Ocean’s Twelve

I have a friend who hated “Ocean’s Eleven” because he thought it was pretentious, nothing more than a bunch of big-shot Hollywood celebrities saying, “Look at us having fun! Don’t you wish you could be like us?” I find his bitterness puzzling — “Ocean’s Eleven” only begins to tell the story of the things that enrage him, Josh Groban and Alex Trebek being two others — but I can see where he’s coming from. Still, I enjoyed that film and (to a lesser extent) its sequel precisely BECAUSE they’re chock-full of charismatic famous people having a good time. If the performers are having fun, the audience usually will, too.

There’s a little more to “Ocean’s Twelve” than millionaire actors sitting around and laughing, though I admit that seems to be the central idea. The director is Steven Soderbergh once again, and he infuses nearly everything he does with creativity and energy. He puts the camera in interesting places, and moves it and his actors around in unusual ways. The visuals are playful and slightly retro, recalling (as did the first film) a Rat Pack-era Las Vegas full of swingin’ coolness.

The setting this time, however, is Amsterdam and Rome and various points in between. Danny Ocean (George Clooney) has reassembled his team of con men and thieves because the victim of their last heist, casino owner Terry Benedict (Andy Garcia), has made it clear that if the money they stole is not repaid (with interest!) within two weeks, dire things will begin happening to them. He knows all their identities, which spooks them a little, considering the lengths to which they went to avoid detection.

So they’re together again by necessity: They need to do another huge job in order to pay back Benedict. They attempt a small-ish job in Amsterdam as a warm-up for the big finale — stealing a highly valuable Faberge Egg — but are thwarted by a mysterious thief called the Night Fox, who gets there first and subsequently issues a challenge: a race to see who can steal the Faberge Egg first and best. Complications like this, our heroes don’t need.

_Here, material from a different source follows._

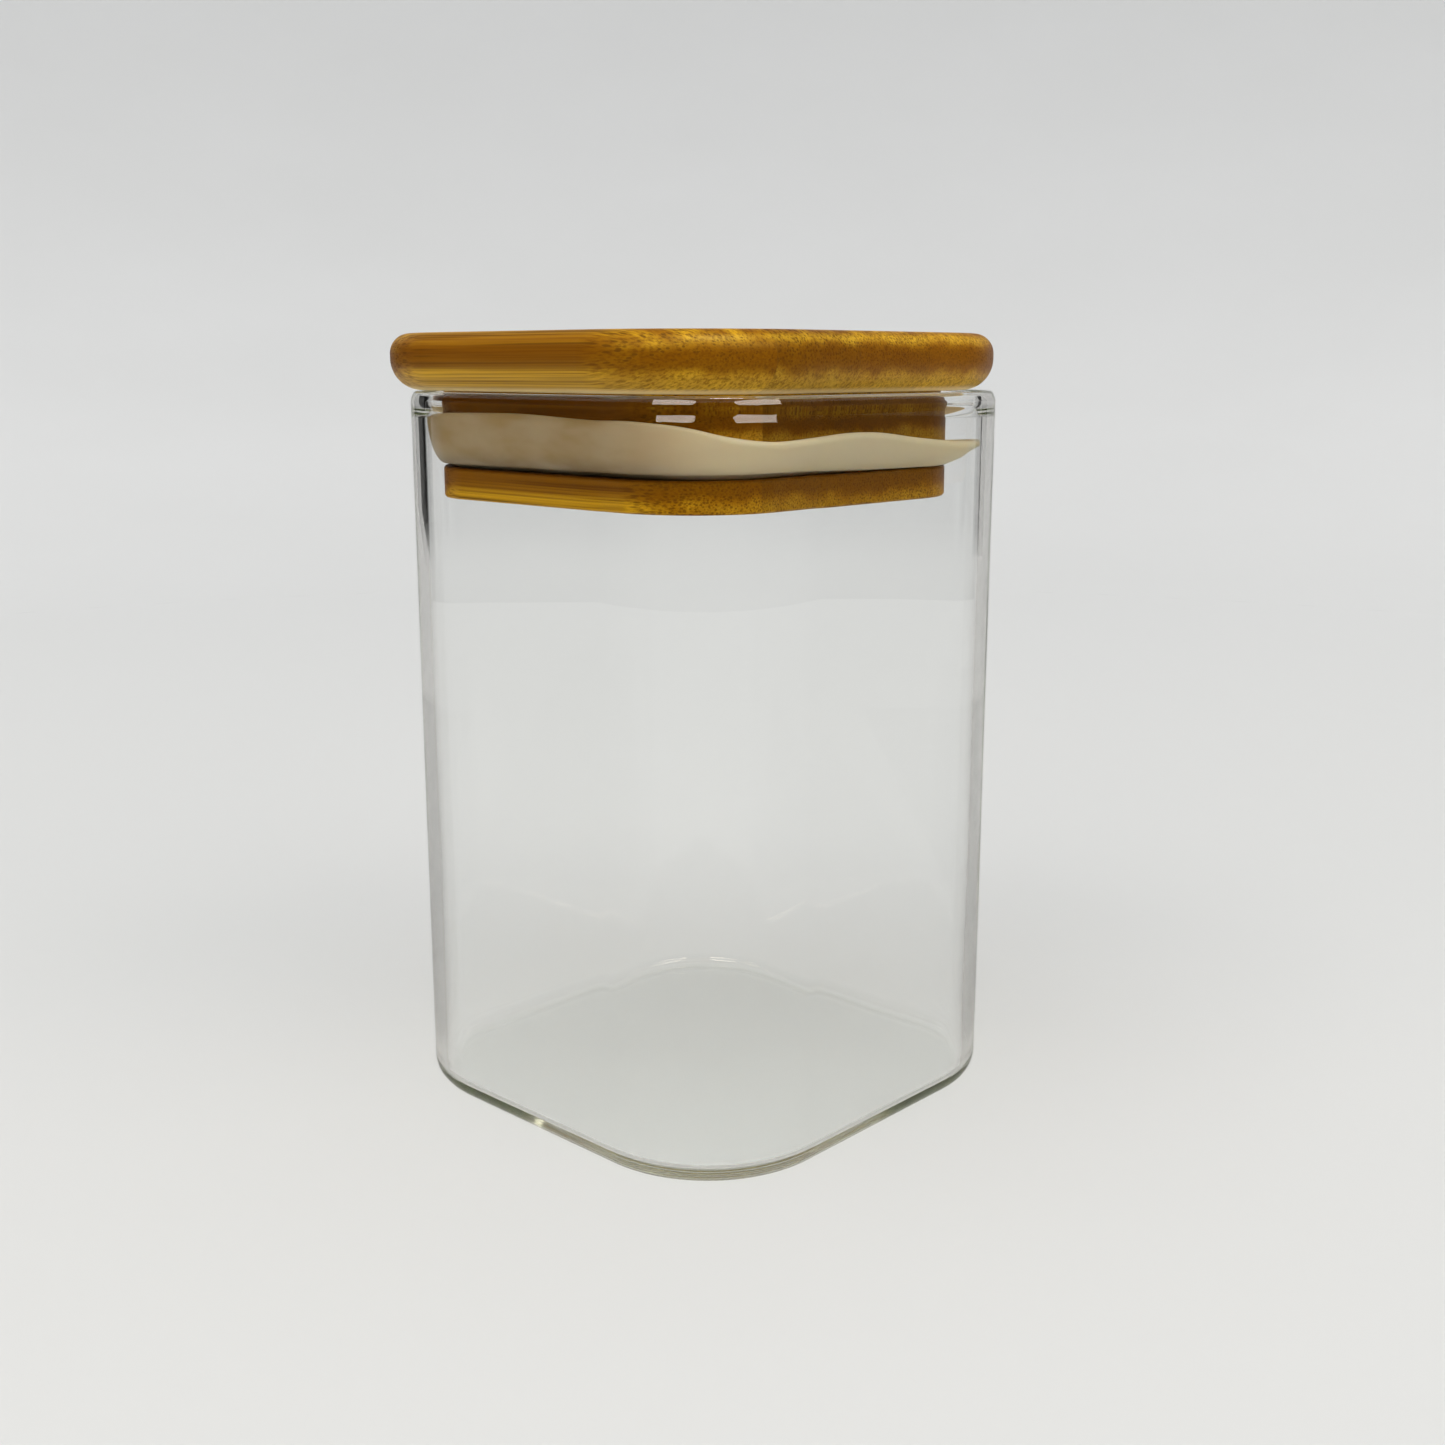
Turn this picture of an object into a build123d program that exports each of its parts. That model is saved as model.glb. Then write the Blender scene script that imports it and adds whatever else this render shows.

There is also an international law-enforcement agent named Isabel Lahiri (Catherine Zeta-Jones) on their tail; the fact that she is Rusty’s ex-girlfriend adds more complications to an already-complicated situation.

All eleven of the first film’s characters have returned, a feat that, in Hollywood, ranks up there with robbing the Bellagio in terms of difficulty and precedence. But let’s be honest: Eleven people is too many for a film, and adding a twelfth — especially when it’s the cold, robotic Catherine Zeta-Jones — only makes it more crowded. I’m not even sure why Bernie Mac showed up for the sequel, for example, so limited is his screen time. Poor Don Cheadle gets exactly one great moment — a profanity-laden conversation with a recording-studio engineer in which all the profanity is bleeped out by a ringing phone — and then is relegated to the back burner.

The standout is Matt Damon, whose character of Linus is anxious and unsettled, constantly trying to prove himself of value to the team. George Clooney, Brad Pitt and Julia Roberts play only mild variations of themselves, but Damon plays a real character, and a funny one at that.

“Ocean’s Twelve” is essentially more of “Ocean’s Eleven,” which is generally what audiences want in sequels, I suppose. It is funny, but not AS funny; it is surprising, but not AS surprising; it is good but not AS good.

B (2 hrs., 5 min.; PG-13, a little profanity, a little violence.)